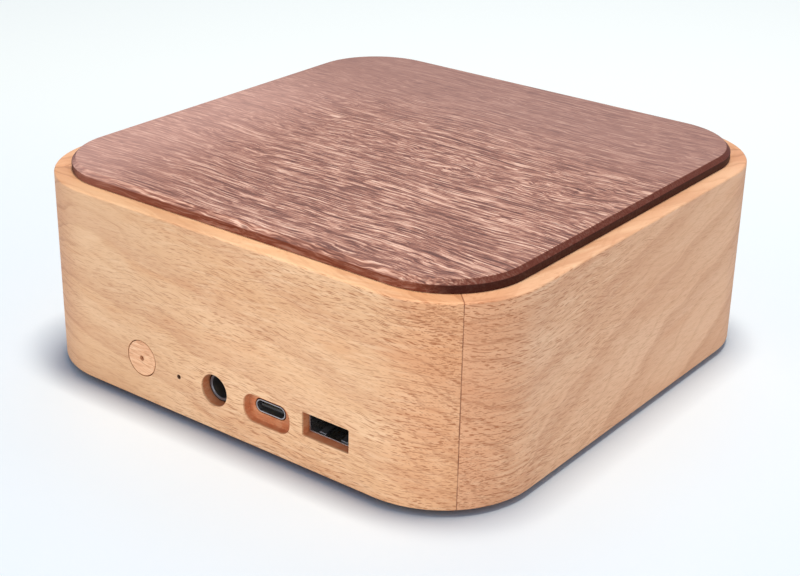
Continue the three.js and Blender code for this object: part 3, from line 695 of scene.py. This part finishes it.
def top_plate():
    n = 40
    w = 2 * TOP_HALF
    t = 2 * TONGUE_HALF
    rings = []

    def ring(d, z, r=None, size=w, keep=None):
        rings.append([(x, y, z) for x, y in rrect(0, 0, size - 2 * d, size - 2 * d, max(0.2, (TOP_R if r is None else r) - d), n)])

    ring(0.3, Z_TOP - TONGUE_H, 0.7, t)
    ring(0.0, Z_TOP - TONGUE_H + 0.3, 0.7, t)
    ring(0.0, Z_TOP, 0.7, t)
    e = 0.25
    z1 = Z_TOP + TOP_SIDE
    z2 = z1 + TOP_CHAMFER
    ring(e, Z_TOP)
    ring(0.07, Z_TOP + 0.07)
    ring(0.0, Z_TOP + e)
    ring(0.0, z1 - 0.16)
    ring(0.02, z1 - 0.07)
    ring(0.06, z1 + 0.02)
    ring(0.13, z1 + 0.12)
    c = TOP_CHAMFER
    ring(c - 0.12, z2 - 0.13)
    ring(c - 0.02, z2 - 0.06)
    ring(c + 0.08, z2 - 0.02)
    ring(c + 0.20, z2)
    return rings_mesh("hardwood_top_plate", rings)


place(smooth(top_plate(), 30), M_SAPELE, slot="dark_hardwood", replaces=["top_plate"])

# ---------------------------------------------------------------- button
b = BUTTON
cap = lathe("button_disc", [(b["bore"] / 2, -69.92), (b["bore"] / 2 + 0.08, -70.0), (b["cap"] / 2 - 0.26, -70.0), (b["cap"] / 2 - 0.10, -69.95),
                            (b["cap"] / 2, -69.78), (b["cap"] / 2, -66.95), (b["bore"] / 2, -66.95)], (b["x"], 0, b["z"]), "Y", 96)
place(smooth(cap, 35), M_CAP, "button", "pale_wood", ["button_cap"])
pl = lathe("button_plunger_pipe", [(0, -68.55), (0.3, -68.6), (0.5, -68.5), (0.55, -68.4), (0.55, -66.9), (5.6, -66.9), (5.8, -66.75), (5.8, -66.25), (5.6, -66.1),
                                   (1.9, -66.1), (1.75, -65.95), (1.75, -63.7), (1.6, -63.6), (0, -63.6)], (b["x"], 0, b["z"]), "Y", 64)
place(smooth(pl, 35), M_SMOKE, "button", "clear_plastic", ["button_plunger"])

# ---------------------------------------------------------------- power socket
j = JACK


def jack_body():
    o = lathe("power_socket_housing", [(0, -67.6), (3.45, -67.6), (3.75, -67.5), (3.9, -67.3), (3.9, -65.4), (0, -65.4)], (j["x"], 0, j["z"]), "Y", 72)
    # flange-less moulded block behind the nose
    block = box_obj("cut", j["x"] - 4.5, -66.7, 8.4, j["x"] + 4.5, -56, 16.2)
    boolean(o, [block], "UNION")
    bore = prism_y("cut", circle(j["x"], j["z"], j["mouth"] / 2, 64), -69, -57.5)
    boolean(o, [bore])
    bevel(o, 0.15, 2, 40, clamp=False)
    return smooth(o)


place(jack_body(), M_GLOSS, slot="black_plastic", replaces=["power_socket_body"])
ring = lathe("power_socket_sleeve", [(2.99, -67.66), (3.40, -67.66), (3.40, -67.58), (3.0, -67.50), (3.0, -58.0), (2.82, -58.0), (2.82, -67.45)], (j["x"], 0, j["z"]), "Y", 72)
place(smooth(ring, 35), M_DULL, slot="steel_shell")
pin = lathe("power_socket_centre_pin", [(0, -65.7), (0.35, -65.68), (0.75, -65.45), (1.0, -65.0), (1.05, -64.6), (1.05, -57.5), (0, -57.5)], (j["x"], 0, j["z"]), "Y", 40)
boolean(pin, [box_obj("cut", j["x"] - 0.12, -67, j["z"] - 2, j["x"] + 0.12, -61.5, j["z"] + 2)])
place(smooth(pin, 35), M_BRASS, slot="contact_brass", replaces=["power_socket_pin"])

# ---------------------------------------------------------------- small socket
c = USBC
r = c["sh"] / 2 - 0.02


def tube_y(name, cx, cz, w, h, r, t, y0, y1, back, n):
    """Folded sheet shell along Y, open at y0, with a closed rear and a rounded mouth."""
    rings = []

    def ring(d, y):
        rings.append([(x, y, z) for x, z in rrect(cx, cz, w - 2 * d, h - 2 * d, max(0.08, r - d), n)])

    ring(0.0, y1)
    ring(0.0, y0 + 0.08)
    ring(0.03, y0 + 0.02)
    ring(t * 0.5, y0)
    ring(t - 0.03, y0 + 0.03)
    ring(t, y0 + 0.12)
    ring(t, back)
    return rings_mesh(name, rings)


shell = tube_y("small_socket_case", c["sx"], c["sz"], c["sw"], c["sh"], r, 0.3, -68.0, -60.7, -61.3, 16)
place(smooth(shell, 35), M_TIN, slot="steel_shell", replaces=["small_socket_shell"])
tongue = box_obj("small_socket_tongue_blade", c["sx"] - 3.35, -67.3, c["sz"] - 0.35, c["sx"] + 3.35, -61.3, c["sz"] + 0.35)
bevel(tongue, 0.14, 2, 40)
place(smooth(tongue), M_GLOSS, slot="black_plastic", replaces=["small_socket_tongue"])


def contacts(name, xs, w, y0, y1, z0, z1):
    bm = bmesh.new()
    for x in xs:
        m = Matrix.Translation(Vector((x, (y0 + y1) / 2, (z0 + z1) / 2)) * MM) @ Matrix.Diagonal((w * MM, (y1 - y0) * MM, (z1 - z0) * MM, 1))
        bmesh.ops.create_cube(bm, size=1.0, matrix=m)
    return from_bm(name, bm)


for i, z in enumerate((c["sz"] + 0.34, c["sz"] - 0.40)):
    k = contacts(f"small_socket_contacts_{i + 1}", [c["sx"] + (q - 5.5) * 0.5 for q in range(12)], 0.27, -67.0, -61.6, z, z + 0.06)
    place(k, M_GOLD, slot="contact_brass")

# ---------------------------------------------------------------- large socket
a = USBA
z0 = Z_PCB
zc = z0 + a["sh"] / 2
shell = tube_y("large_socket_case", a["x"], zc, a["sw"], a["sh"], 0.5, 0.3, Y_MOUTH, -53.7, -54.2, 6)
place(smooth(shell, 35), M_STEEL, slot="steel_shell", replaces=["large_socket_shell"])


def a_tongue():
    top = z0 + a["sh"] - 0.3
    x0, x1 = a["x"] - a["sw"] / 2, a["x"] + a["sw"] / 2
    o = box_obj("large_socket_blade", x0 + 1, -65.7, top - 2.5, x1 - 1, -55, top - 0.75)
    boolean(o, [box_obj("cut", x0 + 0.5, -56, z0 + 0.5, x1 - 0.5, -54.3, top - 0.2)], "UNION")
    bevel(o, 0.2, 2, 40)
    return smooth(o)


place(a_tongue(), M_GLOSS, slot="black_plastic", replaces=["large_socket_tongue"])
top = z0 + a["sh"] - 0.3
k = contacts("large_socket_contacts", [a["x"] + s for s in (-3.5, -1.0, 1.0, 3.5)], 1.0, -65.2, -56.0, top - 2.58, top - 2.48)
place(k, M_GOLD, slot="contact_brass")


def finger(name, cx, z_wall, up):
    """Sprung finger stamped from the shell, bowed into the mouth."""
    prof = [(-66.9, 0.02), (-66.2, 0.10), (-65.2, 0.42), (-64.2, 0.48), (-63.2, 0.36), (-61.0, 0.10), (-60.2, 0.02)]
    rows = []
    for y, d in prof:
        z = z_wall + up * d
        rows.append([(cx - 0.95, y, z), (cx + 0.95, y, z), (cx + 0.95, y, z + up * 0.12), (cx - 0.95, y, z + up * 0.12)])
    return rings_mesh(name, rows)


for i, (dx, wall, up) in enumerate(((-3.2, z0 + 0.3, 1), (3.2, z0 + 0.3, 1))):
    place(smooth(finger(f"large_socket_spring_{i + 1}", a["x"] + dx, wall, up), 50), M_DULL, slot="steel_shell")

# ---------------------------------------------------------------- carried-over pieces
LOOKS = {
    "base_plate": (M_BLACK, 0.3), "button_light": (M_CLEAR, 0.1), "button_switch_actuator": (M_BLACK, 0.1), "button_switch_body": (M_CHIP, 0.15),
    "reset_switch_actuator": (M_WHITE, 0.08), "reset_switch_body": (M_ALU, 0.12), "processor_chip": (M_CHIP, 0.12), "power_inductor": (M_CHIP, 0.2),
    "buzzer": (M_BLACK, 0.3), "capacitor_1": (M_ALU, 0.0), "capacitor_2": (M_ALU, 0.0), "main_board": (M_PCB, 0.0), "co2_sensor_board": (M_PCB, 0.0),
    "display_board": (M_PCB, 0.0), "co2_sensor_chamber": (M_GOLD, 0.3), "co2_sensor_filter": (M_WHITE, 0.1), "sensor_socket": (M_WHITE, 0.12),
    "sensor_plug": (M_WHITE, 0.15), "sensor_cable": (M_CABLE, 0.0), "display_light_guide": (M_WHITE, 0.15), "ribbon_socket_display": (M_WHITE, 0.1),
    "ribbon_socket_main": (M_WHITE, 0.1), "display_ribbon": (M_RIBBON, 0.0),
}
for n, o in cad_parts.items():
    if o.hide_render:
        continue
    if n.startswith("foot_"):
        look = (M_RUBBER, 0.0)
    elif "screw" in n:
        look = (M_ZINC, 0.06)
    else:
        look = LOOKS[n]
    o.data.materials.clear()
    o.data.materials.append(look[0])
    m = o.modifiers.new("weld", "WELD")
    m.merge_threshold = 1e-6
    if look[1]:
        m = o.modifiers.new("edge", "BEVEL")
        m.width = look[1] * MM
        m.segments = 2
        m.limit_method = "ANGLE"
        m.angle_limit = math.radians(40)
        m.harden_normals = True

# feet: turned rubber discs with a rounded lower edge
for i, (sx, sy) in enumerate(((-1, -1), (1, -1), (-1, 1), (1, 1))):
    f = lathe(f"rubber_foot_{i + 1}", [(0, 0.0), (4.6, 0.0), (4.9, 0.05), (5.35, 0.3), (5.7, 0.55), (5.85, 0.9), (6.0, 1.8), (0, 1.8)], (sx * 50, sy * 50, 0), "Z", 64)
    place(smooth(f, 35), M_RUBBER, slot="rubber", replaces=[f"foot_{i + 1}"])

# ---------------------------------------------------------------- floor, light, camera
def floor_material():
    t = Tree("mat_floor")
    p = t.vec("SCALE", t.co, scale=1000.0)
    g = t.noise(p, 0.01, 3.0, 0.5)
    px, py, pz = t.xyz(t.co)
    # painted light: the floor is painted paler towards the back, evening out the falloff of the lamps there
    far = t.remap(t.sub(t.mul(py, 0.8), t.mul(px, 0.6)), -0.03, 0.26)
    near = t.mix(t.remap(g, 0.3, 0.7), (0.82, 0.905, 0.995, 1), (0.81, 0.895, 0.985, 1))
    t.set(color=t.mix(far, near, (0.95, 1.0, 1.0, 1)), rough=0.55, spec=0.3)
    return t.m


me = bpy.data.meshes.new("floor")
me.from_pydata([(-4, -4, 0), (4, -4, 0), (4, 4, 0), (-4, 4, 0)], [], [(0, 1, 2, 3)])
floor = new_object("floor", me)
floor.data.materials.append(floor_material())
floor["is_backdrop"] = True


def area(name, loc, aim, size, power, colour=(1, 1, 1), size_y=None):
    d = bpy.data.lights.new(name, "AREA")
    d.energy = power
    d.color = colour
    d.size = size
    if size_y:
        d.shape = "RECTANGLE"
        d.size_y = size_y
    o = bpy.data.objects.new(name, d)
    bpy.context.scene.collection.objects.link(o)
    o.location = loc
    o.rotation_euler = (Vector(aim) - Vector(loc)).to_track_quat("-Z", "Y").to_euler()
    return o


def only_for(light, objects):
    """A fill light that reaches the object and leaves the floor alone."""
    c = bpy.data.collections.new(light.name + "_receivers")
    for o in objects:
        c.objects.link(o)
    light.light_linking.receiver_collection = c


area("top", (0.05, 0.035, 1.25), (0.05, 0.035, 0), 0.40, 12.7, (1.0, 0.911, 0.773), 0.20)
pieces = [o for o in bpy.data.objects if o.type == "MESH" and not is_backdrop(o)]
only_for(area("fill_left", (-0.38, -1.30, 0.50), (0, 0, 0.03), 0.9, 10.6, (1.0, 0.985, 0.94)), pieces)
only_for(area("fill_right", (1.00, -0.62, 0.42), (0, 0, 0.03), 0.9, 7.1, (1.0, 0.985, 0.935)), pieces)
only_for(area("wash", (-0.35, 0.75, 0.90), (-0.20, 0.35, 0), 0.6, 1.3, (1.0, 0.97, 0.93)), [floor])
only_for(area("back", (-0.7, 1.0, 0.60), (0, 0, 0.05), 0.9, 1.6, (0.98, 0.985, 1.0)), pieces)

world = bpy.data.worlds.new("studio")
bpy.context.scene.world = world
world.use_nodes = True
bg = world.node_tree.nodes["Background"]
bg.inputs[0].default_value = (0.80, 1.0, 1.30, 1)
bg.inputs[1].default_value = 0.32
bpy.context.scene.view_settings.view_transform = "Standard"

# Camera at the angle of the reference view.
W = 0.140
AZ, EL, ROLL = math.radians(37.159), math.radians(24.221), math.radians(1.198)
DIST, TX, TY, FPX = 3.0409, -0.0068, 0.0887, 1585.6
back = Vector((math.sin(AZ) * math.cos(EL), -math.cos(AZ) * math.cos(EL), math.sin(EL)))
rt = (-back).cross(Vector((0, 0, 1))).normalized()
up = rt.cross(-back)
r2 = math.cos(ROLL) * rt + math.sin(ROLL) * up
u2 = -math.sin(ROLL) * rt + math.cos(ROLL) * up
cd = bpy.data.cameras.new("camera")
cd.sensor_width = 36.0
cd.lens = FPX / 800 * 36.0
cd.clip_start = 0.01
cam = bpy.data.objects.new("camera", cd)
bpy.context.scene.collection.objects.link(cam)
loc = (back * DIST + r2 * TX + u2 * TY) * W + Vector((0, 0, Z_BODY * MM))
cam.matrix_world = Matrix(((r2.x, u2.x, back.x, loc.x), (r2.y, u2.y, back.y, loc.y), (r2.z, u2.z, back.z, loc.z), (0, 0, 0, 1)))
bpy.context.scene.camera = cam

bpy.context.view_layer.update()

════════════════

TASK DETAILS:
Copy, from the material above, each line in which the string "scene" occurs.

SOLUTION TO THE EXERCISE:
Continue the three.js and Blender code for this object: part 3, from line 695 of scene.py. This part finishes it.
    bpy.context.scene.collection.objects.link(o)
bpy.context.scene.world = world
bpy.context.scene.view_settings.view_transform = "Standard"
bpy.context.scene.collection.objects.link(cam)
bpy.context.scene.camera = cam